Throughout Richmond, Missouri, David Whitmer was known as an honest and trustworthy citizen by the non-Mormons. When one anti-Mormon lectured in Davids hometown, branding David as disreputable, the local (non-Mormon) paper responded with a spirited front-page editorial unsympathetic with Mormonism but insistent on the forty six years of private citizenship on the part of David Whitmer, in Richmond, without stain or blemish. (Anderson [1981], 74.)
...The following year the editor penned a tribute on the eightieth birthday of David Whitmer, who with no regrets for the past still reiterates that he saw the glory of the angel.
This is the critical issue of the life of David Whitmer. During fifty years in non-Mormon society, he insisted with the fervor of his youth that he knew that the Book of Mormon was divinely revealed. Relatively few people in Richmond could wholly accept such testimony, but none doubted his intelligence or complete honesty. (Ibid., 74.)
When another anti-Mormon published an article claiming that David had denied his testimony, David printed a proclamation testifying to the truth of the Book of Mormon and reiterating the fact that he had never denied that testimony. He wrote:
It is recorded in the American Cyclopedia and the Encyclopedia Britannica, that I, David Whitmer, have denied my testimony as one of the Three Witnesses to the divinity of the Book of Mormon: and that the two other witnesses, Oliver Cowdery and Martin Harris, denied their testimony to that book.
I will say once more to all mankind, that I have never at any time denied that testimony or any part thereof. I also testify to the world, that neither Oliver Cowdery nor Martin Harris ever at any time denied their testimony. They both died affirming the truth of the divine authenticity of the Book of Mormon. (Whitmer, 8; italics added.)
Attached to Whitmers proclamation was an accompanying statement signed by twenty-two of Richmonds political, business, and professional leaders who certified that they had been long and intimately acquainted with Whitmer and knew him to be a man of the highest integrity and of undoubted truth and veracity. (Ibid., 9-10.)
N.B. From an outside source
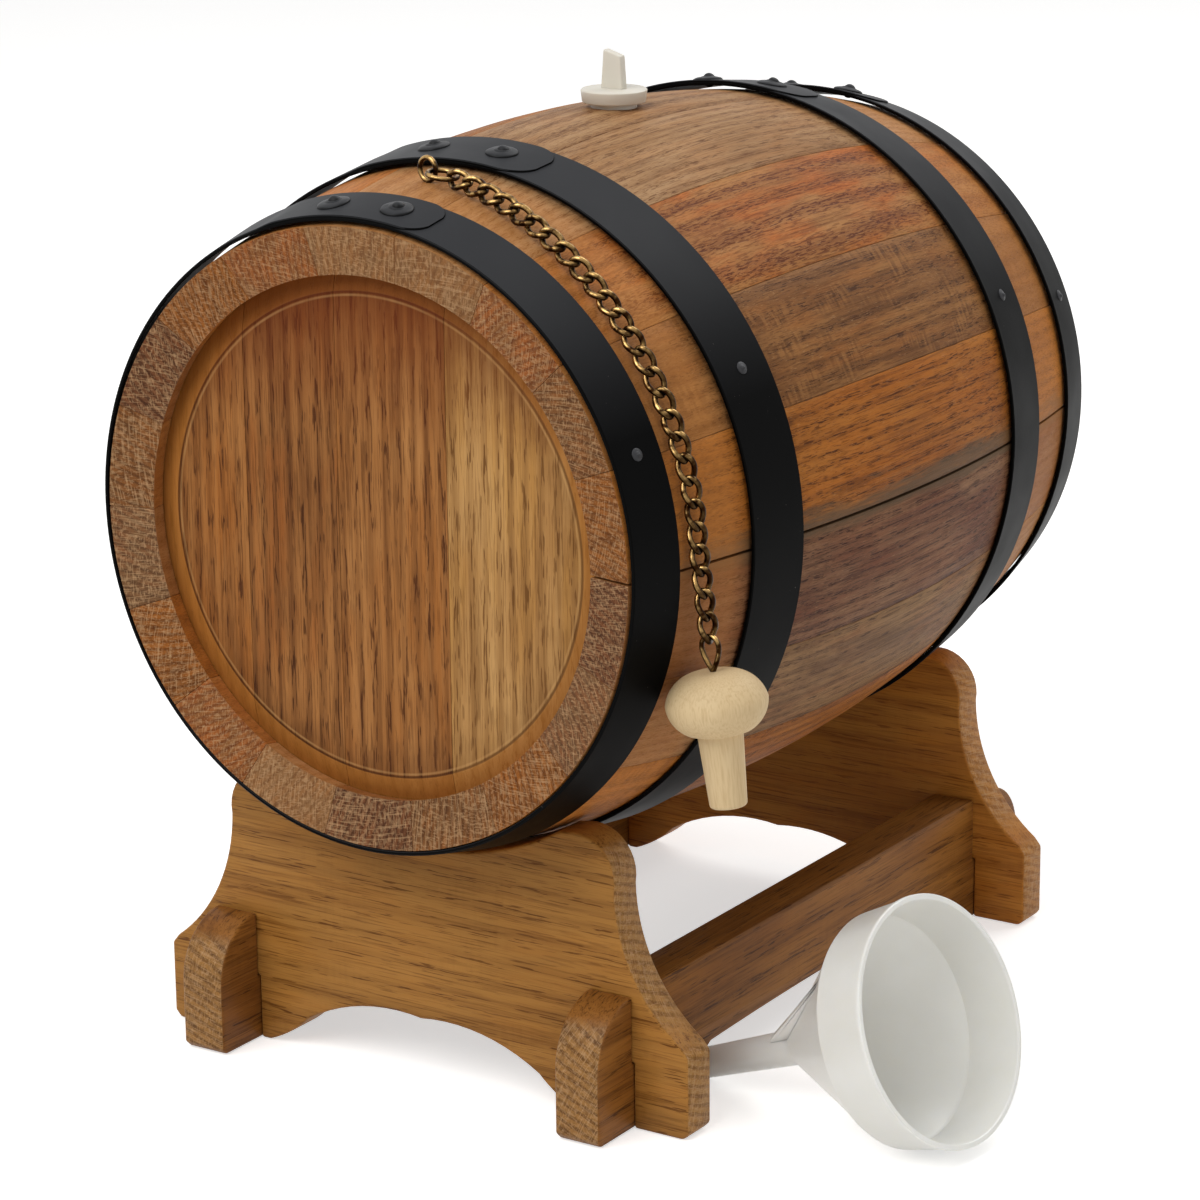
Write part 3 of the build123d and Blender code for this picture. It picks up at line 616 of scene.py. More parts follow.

A few days before he died an article in the Chicago Tribune read:
David Whitmer, the last one of the three witnessed to the truth of the Book of Mormon, is now in a dying condition at his home in Richmond. Last evening he called the family and friends to his bedside, and bore his testimony to the truth of the Book of Mormon and the Bible. (Chicago Tribune Correspondent 23 January 1888, quoted in Cook, 220.)
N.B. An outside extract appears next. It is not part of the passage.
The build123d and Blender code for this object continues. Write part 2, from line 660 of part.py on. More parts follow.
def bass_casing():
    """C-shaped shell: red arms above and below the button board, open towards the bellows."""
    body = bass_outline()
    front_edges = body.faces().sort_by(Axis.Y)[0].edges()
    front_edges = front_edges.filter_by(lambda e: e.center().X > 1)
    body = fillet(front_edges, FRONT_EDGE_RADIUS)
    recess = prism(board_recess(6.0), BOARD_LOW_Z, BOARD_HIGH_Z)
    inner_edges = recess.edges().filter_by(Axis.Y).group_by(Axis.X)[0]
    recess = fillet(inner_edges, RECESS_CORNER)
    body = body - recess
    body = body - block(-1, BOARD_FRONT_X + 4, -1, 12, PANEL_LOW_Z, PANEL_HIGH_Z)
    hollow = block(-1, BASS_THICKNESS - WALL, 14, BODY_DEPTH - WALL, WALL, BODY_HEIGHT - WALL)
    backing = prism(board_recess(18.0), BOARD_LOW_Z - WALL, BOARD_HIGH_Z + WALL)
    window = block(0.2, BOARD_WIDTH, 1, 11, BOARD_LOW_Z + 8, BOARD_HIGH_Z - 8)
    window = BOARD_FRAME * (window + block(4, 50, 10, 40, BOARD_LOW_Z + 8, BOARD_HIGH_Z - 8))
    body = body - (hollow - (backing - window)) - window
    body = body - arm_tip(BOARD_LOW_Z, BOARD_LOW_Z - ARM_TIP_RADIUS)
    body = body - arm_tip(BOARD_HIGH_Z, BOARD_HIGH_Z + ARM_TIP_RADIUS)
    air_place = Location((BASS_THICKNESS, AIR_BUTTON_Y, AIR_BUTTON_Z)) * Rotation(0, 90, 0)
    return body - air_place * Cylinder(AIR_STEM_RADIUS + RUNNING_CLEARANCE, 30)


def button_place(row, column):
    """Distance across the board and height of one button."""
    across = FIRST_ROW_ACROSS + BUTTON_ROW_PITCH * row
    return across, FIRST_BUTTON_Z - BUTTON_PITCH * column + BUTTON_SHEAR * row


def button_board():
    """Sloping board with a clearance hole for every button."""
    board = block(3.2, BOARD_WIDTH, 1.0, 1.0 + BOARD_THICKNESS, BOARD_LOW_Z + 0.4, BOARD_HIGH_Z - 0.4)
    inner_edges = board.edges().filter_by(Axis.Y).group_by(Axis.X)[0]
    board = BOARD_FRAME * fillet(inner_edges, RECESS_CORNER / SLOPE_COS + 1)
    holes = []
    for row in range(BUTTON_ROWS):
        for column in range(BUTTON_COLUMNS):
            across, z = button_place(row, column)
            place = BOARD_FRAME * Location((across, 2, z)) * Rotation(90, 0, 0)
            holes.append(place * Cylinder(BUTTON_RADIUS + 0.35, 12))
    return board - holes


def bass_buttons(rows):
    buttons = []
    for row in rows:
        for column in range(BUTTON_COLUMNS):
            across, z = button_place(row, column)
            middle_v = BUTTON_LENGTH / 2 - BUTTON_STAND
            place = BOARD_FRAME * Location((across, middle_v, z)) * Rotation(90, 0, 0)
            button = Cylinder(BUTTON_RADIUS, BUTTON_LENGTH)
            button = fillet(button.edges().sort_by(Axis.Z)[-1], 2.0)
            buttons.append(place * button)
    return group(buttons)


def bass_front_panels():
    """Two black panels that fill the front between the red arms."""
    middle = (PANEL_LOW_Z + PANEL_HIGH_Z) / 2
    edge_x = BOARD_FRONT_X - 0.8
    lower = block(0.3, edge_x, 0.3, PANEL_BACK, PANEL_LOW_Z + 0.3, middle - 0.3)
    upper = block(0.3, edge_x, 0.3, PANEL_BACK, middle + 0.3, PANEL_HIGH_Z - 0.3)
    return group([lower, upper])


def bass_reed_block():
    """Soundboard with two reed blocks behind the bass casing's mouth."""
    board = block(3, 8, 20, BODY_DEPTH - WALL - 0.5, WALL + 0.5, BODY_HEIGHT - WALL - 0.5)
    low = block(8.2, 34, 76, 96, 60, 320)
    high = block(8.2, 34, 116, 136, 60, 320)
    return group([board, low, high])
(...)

Following his death the Richmond Conservator wrote:
On Sunday evening before his death he called the family and his attending physician, Dr. George W. Buchanan, to his bedside and said, Doctor do you consider that I am in my right mind? to which the Doctor replied, Yes, you are in your right mind, I have just had a conversation with you. He then addressed himself to all present and said: I want to give my dying testimony. You must be faithful in Christ. I want to say to you all that the Bible and the record of the Nephites, (The Book of Mormon) are true, so you can say that you have heard me bear my testimony on my death bed....
On Monday morning he again called those present to his bedside, and told them that he had seen another vision which reconfirmed the divinity of the Book of Mormon, and said that he had seen Christ in the fullness of his glory and majesty, sitting upon his great white throne in heaven waiting to receive his children. (Richmond Conservator Report, 26 January 1888, quoted in Cook, 226.)
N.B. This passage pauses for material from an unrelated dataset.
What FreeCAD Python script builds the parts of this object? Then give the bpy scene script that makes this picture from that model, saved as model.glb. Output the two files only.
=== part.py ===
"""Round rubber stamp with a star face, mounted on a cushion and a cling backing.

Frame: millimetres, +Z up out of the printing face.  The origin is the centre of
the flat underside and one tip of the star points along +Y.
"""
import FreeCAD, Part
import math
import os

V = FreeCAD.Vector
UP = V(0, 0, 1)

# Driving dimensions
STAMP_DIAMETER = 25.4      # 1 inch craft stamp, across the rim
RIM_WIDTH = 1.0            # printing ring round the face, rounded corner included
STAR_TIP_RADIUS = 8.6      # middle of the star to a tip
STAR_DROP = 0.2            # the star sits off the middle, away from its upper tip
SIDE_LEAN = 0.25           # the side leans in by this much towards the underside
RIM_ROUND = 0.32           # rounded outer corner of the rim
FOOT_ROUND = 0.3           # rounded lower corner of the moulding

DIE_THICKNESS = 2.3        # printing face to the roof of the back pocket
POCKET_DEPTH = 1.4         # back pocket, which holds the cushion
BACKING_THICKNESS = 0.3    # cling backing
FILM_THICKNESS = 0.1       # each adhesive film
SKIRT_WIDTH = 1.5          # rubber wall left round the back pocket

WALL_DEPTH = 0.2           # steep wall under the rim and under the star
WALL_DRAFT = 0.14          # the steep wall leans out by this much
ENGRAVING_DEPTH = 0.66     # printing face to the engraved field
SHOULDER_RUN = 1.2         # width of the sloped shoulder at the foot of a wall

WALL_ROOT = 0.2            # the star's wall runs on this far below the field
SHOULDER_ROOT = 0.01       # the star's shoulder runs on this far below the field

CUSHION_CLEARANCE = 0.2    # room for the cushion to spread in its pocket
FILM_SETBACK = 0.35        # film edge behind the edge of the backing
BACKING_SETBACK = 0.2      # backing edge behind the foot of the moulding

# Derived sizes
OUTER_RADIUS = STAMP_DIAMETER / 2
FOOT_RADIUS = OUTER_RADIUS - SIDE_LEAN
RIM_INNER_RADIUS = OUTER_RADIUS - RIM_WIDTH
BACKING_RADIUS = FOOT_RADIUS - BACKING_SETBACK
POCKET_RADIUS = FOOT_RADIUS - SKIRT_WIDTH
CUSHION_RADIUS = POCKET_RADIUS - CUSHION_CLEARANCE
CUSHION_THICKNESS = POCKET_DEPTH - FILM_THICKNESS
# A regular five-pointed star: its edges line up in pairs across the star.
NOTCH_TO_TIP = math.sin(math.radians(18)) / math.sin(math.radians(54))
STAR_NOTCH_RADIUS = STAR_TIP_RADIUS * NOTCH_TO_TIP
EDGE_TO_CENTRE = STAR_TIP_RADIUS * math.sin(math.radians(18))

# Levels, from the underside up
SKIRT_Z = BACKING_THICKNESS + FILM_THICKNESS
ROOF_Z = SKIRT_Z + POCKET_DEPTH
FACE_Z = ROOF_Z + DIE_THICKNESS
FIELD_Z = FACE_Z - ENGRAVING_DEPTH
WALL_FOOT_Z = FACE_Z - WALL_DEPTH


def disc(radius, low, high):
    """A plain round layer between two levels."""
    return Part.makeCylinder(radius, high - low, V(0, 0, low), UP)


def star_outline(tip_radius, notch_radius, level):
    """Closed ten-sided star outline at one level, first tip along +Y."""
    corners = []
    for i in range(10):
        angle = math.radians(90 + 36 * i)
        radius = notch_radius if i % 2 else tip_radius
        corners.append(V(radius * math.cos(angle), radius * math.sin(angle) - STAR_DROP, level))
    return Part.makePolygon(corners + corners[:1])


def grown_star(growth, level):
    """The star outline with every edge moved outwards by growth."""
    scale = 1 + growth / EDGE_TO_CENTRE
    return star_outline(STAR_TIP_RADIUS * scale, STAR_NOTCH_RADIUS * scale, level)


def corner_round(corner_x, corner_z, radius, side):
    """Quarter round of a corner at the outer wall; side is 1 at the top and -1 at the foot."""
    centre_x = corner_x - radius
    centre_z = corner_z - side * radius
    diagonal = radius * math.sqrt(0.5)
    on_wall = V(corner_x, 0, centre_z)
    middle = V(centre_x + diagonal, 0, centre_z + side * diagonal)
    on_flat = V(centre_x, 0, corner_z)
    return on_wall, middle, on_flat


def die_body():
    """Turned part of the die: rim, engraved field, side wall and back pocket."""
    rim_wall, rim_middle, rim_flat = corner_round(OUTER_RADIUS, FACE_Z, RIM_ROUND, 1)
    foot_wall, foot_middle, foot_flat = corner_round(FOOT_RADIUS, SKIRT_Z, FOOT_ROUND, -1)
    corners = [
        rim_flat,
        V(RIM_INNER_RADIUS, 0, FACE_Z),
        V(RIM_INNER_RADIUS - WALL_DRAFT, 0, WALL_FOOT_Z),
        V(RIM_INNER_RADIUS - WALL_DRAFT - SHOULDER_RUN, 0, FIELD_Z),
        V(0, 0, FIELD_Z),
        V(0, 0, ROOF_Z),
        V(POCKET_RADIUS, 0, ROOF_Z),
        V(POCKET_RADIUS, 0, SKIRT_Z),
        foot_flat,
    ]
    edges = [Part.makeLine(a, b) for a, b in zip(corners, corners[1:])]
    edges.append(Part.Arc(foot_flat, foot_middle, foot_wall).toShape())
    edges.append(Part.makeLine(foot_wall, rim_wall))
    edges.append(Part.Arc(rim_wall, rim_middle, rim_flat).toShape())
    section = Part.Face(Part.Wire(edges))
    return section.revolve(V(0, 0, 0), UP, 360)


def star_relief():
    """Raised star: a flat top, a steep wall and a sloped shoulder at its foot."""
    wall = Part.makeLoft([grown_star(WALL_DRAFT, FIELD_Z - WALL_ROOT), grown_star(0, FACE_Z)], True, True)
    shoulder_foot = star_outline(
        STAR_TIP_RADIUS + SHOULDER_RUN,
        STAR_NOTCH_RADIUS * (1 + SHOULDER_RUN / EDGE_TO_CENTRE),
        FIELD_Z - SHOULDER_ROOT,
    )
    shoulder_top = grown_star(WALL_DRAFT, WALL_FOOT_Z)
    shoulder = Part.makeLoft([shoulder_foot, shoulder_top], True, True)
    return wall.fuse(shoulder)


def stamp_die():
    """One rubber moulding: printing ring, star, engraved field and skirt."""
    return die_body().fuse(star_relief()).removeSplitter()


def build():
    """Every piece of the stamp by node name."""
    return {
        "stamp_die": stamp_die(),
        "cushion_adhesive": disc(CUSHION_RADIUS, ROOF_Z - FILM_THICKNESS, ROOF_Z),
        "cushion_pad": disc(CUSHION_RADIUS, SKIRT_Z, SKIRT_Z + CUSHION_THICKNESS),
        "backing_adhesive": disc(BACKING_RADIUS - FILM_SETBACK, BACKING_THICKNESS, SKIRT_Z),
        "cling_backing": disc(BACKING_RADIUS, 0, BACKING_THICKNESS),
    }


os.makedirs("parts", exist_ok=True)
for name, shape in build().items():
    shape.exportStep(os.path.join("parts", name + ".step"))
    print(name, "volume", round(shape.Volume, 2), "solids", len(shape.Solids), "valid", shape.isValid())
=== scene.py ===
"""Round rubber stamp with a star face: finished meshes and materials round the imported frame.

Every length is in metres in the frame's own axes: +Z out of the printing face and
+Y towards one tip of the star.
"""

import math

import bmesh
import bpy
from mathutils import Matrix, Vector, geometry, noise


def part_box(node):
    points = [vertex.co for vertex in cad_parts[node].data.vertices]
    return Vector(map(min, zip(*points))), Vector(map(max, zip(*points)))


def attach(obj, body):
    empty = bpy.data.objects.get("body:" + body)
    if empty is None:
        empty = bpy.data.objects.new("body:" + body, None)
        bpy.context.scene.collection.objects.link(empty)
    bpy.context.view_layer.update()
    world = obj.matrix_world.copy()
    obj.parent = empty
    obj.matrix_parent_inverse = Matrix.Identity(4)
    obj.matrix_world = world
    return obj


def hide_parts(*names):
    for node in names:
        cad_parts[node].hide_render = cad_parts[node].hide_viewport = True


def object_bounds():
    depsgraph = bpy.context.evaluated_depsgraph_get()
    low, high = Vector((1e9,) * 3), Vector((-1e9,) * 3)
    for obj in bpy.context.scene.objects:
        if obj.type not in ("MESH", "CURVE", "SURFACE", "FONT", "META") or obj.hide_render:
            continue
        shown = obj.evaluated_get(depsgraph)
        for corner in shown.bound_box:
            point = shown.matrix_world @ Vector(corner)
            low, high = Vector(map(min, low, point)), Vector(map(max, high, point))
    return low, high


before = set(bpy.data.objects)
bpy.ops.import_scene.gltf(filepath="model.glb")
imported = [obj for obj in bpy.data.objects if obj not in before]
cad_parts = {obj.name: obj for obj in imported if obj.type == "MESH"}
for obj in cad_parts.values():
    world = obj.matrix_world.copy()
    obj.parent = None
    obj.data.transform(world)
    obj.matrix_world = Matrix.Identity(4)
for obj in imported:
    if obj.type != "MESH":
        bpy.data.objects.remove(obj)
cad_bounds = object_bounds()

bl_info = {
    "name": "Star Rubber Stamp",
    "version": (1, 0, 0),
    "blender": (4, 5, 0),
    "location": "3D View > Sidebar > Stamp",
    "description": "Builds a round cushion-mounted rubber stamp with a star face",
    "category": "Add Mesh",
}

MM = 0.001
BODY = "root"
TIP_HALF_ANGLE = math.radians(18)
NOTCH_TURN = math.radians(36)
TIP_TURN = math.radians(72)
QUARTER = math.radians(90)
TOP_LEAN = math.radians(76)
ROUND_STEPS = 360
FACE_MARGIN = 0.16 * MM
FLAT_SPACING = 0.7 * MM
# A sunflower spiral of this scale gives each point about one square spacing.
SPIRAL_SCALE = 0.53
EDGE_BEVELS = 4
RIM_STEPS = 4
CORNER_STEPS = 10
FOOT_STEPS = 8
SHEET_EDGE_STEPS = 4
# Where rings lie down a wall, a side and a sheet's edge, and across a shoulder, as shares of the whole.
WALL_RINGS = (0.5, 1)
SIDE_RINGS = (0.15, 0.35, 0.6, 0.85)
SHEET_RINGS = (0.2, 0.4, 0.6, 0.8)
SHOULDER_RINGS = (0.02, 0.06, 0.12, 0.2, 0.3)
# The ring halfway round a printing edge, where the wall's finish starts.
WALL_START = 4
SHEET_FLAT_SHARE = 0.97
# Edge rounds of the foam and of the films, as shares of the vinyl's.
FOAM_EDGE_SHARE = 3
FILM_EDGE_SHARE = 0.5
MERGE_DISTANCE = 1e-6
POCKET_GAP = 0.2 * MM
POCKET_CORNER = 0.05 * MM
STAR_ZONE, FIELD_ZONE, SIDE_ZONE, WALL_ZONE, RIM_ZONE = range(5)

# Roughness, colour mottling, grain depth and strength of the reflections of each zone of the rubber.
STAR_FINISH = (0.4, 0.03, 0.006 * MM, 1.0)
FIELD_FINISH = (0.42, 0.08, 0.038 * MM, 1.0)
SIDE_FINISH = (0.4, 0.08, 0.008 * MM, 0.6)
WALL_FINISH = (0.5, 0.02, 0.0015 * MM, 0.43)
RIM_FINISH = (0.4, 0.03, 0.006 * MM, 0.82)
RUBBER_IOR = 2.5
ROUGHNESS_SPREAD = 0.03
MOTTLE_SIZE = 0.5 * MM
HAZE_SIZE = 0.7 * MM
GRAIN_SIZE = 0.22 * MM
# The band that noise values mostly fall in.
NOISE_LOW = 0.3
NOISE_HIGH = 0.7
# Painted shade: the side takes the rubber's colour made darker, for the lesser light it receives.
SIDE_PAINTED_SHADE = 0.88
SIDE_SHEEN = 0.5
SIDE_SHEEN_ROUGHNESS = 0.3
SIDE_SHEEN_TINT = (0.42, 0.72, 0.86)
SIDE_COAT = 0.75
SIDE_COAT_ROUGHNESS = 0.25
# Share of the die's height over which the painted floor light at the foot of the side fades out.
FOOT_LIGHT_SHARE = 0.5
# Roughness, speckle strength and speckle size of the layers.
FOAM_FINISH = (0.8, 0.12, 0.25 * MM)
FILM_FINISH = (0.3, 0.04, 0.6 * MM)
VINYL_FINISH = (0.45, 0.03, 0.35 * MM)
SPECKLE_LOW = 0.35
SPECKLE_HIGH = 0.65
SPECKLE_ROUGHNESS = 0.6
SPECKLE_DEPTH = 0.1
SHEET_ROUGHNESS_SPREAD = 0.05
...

The Richmond Democrat also added this comment:
Skeptics may laugh and scoff if they will, but no man can listen to Mr. Whitmer as he talks of his interview with the Angel of the Lord, without being most forcibly convinced that he has heard an honest man tell what he honestly believes to be true. (Richmond Democrat, Vol. 16, No. 6, February 2, 1888, quoted in Eldin Ricks, 16.)
Like Oliver Cowdery, and Martin Harris, David Whitmer bore the testimony to the truthfulness of reality of his encounter with the angel and the authenticity of the Book of Mormon until the day he died. Book of Mormon critics have not been able to impugn their testimonies but have instead resorted to character assassination. As history demonstrates, however, the honesty, integrity and reliability of these witnesses confound the critics every bit as much as the testimony of the three witnesses confounds those who refuse to accept the revealed word of God.